We may assume that this life is nothing more than a sensuous representation of pure spiritual life; that the whole world of sense is but an image, hovering before the faculty of cognition which we exercise in this sphere, and with no more objective reality than a dream; and that if we could intuite ourselves and other things as they really are, we should see ourselves in a world of spiritual natures, our connection with which did not begin at our birth and will not cease with the destruction of the body.
And so on.
We cannot be said to know what has been above asserted, nor do we seriously maintain the truth of these assertions; and the notions therein indicated are not even ideas of reason, they are purely fictitious conceptions.
But this hypothetical procedure is in perfect conformity with the laws of reason.
Our opponent mistakes the absence of empirical conditions for a proof of the complete impossibility of all that we have asserted; and we have to show him that be has not exhausted the whole sphere of possibility and that he can as little compass that sphere by the laws of experience and nature, as we can lay a secure foundation for the operations of reason beyond the region of experience.
Such hypothetical defences against the pretensions of an opponent must not be regarded as declarations of opinion.
The philosopher abandons them, so soon as the opposite party renounces its dogmatical conceit.
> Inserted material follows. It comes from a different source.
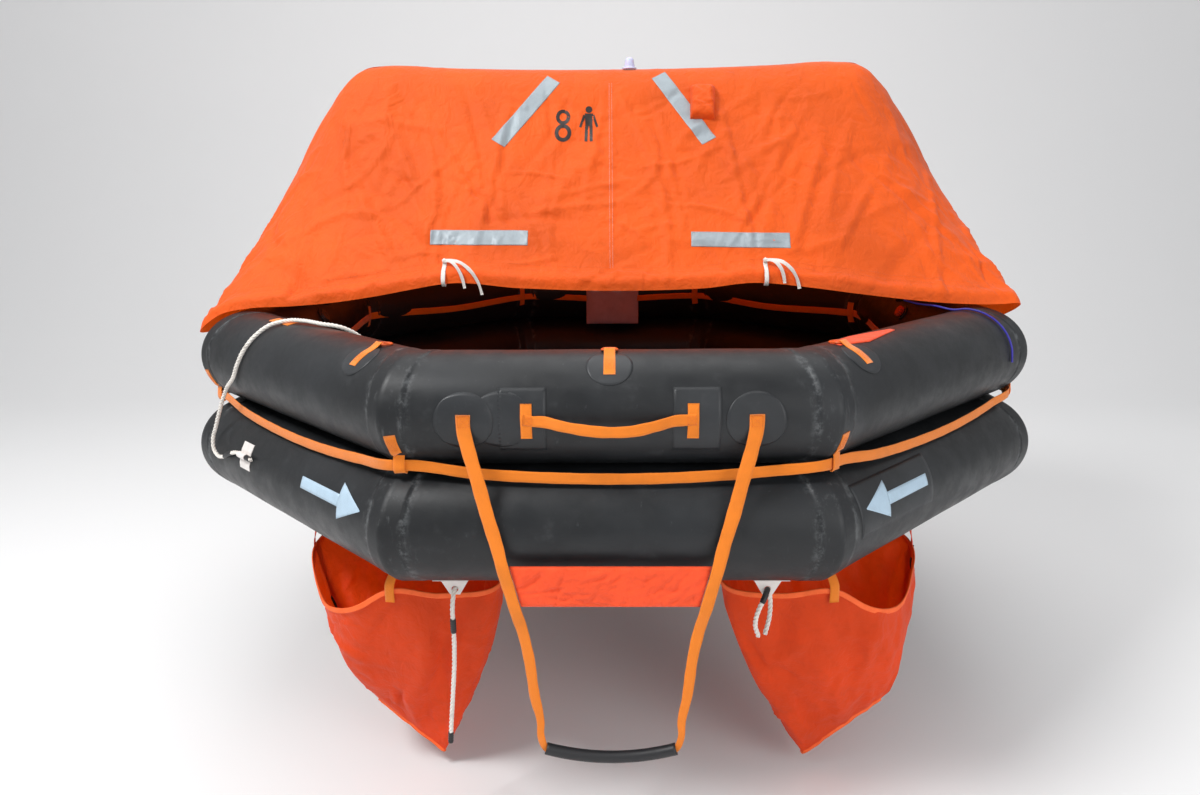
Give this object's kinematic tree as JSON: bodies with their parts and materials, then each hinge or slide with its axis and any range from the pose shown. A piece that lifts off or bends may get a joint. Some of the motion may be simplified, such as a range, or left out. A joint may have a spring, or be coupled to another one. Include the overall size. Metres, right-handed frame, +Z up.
{
  "type": "inflated liferaft",
  "caption": "Inflated canopied liferaft with two stacked octagonal tubes, arch-held orange canopy, boarding ladder, lifelines, ballast bags, painter and drogue line.",
  "frame": {"origin": "centre of the floor's underside", "axes": "+Z up, -Y towards the entrance and the boarding ladder, +X to the right of someone who looks in at the entrance"},
  "size_m": [2.5176, 2.5163, 1.9358],
  "materials": {
    "tube_rubber": "matte",
    "canopy_cloth": "coated",
    "bag_cloth": "coated",
    "webbing": "woven",
    "white_tape": "woven",
    "reflective_tape": "retroreflective",
    "rope": "laid",
    "black_rubber": "matte",
    "clear_plastic": "clear",
    "lamp_plastic": "translucent",
    "valve_plastic": "moulded",
    "cap_plastic": "moulded",
    "cylinder_paint": "satin",
    "head_brass": "machined",
    "ring_steel": "drawn",
    "lead_sheath": "smooth"
  },
  "bodies": {
    "body": {"lower_buoyancy_tube": "tube_rubber", "upper_buoyancy_tube": "tube_rubber", "raft_floor": "tube_rubber", "arch_tube": "tube_rubber", "canopy_front": "canopy_cloth", "canopy_rear": "canopy_cloth", "door_flap_roll": "canopy_cloth", "door_tie_left": "white_tape", "door_tie_right": "white_tape", "reflective_tape_upper_left": "reflective_tape", "reflective_tape_upper_right": "reflective_tape", "reflective_tape_lower_left": "reflective_tape", "reflective_tape_lower_right": "reflective_tape", "radar_reflector_sleeve": "canopy_cloth", "ridge_lamp": "lamp_plastic", "document_pouch": "clear_plastic", "outer_lifeline": "webbing", "lifeline_tab_1": "webbing", "lifeline_tab_2": "webbing", "lifeline_tab_3": "webbing", "lifeline_tab_4": "webbing", "lifeline_tab_5": "webbing", "lifeline_tab_6": "webbing", "lifeline_tab_7": "webbing", "lifeline_tab_8": "webbing", "inner_lifeline": "webbing", "grab_handle_patch_left": "webbing", "grab_handle_patch_right": "webbing", "grab_handle": "webbing", "ladder_webbing": "webbing", "ladder_rung": "black_rubber", "ladder_step": "bag_cloth", "closing_tab_left": "webbing", "closing_tab_middle": "webbing", "closing_tab_right": "webbing", "painter_patch": "white_tape", "painter_rope": "rope", "painter_coil": "rope", "tow_patch_left": "white_tape", "tow_patch_right": "white_tape", "drogue_line": "rope", "tow_rope_loop": "rope", "ballast_bag_front_left": "bag_cloth", "ballast_bag_front_right": "bag_cloth", "ballast_bag_rear_left": "bag_cloth", "ballast_bag_rear_right": "bag_cloth", "gas_cylinder": "cylinder_paint", "cylinder_head": "head_brass", "cylinder_sling": "black_rubber", "inflation_hoses": "black_rubber", "topping_up_valve_upper": "valve_plastic", "relief_valve_upper": "valve_plastic", "topping_up_valve_lower": "valve_plastic", "relief_valve_lower": "valve_plastic", "lamp_lead": "lead_sheath"},
    "ring_left": {"closing_ring_left": "ring_steel"},
    "ring_middle": {"closing_ring_middle": "ring_steel"},
    "ring_right": {"closing_ring_right": "ring_steel"},
    "cap_upper": {"valve_cap_upper": "cap_plastic"},
    "cap_lower": {"valve_cap_lower": "cap_plastic"}
  },
  "joints": [
    {"name": "closing_ring_left_swing", "type": "hinge", "parent": "body", "child": "ring_left", "pos_m": [-0.54325, -1.01361, 0.54929], "axis": [0.7071, -0.7071, 0], "range_deg": [0, 150]},
    {"name": "closing_ring_middle_swing", "type": "hinge", "parent": "body", "child": "ring_middle", "pos_m": [0, -1.10087, 0.54929], "axis": [1, 0, 0], "range_deg": [0, 150]},
    {"name": "closing_ring_right_swing", "type": "hinge", "parent": "body", "child": "ring_right", "pos_m": [0.54325, -1.01361, 0.54929], "axis": [0.7071, 0.7071, 0], "range_deg": [0, 150]},
    {"name": "valve_cap_upper_turn", "type": "hinge", "parent": "body", "child": "cap_upper", "pos_m": [0.96975, -0.12, 0.47895], "axis": [-0.866, 0, 0.5], "continuous": true},
    {"name": "valve_cap_lower_turn", "type": "hinge", "parent": "body", "child": "cap_lower", "pos_m": [0.95891, -0.12, 0.142], "axis": [-1, 0, 0], "continuous": true}
  ]
}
To maintain a simply negative position in relation to propositions which rest on an insecure foundation, well befits the moderation of a true philosopher; but to uphold the objections urged against an opponent as proofs of the opposite statement is a proceeding just as unwarrantable and arrogant as it is to attack the position of a philosopher who advances affirmative propositions regarding such a subject.
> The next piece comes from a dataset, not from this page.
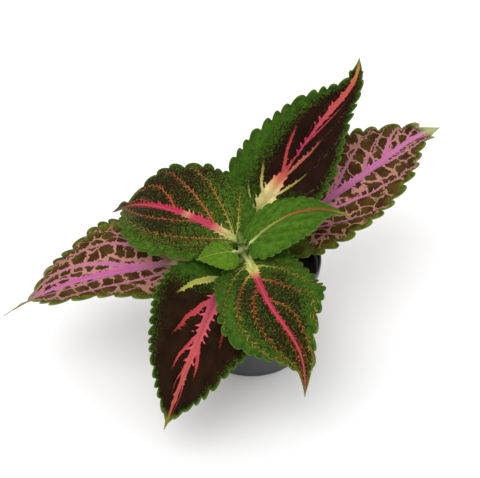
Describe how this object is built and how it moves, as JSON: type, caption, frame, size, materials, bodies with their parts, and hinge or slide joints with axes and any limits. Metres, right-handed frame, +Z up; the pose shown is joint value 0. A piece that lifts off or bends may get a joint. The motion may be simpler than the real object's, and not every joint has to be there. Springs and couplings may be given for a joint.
{
  "type": "potted coleus",
  "caption": "Bushy coleus with large toothed, patterned leaves in opposite pairs on a short square stem, standing in soil in a round plastic nursery pot.",
  "frame": {"origin": "centre of the pot's flat foot, on the surface that it stands on", "axes": "+Z up along the pot's axis, -Y towards the viewer's side of the plant, +X to the viewer's right"},
  "size_m": [0.3887, 0.3075, 0.1954],
  "materials": {
    "pot": "dark grey, satin",
    "soil": "dark, loose and matt",
    "stem": "pale green, finely hairy",
    "leaf_right": "pink net over olive, finely hairy",
    "leaf_left": "pink net over olive, finely hairy",
    "leaf_back": "maroon with a green edge, finely hairy",
    "leaf_front_left": "chocolate with a green edge, finely hairy",
    "leaf_front": "green with red and yellow veins, finely hairy",
    "leaf_back_left": "dark and speckled, finely hairy",
    "young_leaf_right": "fresh green, finely hairy",
    "young_leaf_left": "yellow green, finely hairy"
  },
  "bodies": {
    "root": {"pot": "pot", "soil": "soil", "stem": "stem", "leaf_right": "leaf_right", "leaf_left": "leaf_left", "leaf_back": "leaf_back", "leaf_front_left": "leaf_front_left", "leaf_front": "leaf_front", "leaf_back_left": "leaf_back_left", "young_leaf_right": "young_leaf_right", "young_leaf_left": "young_leaf_left"}
  },
  "joints": []
}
It is evident, therefore, that hypotheses, in the speculative sphere, are valid, not as independent propositions, but only relatively to opposite transcendent assumptions.
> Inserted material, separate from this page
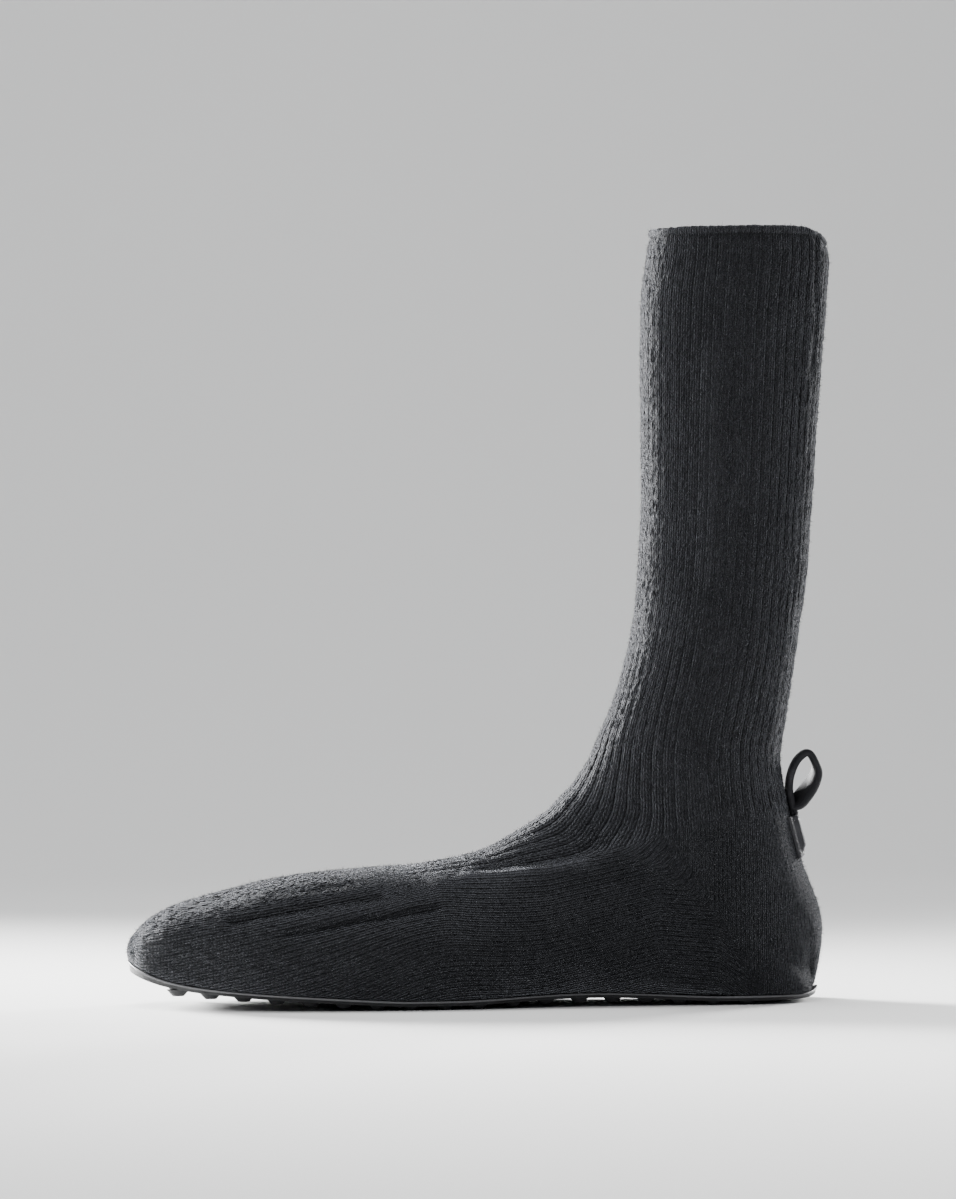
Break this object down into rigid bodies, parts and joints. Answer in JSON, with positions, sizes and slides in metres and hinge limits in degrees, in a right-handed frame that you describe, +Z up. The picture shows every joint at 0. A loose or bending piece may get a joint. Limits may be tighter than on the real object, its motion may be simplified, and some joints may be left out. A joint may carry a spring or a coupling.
{
  "type": "knit sock boot",
  "caption": "Calf-high knitted sock boot on a thin studded rubber sole, with a folded leather pull loop and a small patch at the back of the heel.",
  "frame": {"origin": "on the floor, under the middle stud of the heel's first row", "axes": "+Z up from the floor, +Y from heel to toe, +X towards the inner side of the left foot"},
  "size_m": [0.0928, 0.2684, 0.2908],
  "materials": {
    "knit": "ribbed, slightly fuzzy wool-like knit, matt",
    "sole_rubber": "fine-grained matt moulded rubber",
    "insole_board": "brushed textile on a soft board",
    "trim_leather": "smooth semi-gloss leather"
  },
  "bodies": {
    "root": {"upper": "knit", "outsole": "sole_rubber", "insole": "insole_board", "pull_loop": "trim_leather", "heel_patch": "trim_leather"}
  },
  "joints": []
}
For, to make the principles of possible experience conditions of the possibility of things in general is just as transcendent a procedure as to maintain the objective reality of ideas which can be applied to no objects except such as lie without the limits of possible experience.
The judgements enounced by pure reason must be necessary, or they must not be enounced at all.
Reason cannot trouble herself with opinions.
But the hypotheses we have been discussing are merely problematical judgements, which can neither be confuted nor proved; while, therefore, they are not personal opinions, they are indispensable as answers to objections which are liable to be raised.
But we must take care to confine them to this function, and guard against any assumption on their part of absolute validity, a proceeding which would involve reason in inextricable difficulties and contradictions.
SECTION IV. The Discipline of Pure Reason in Relation to Proofs.
It is a peculiarity, which distinguishes the proofs of transcendental synthetical propositions from those of all other a priori synthetical cognitions, that reason, in the case of the former, does not apply its conceptions directly to an object, but is first obliged to prove, a priori, the objective validity of these conceptions and the possibility of their syntheses.
This is not merely a prudential rule, it is essential to the very possibility of the proof of a transcendental proposition.
If I am required to pass, a priori, beyond the conception of an object, I find that it is utterly impossible without the guidance of something which is not contained in the conception.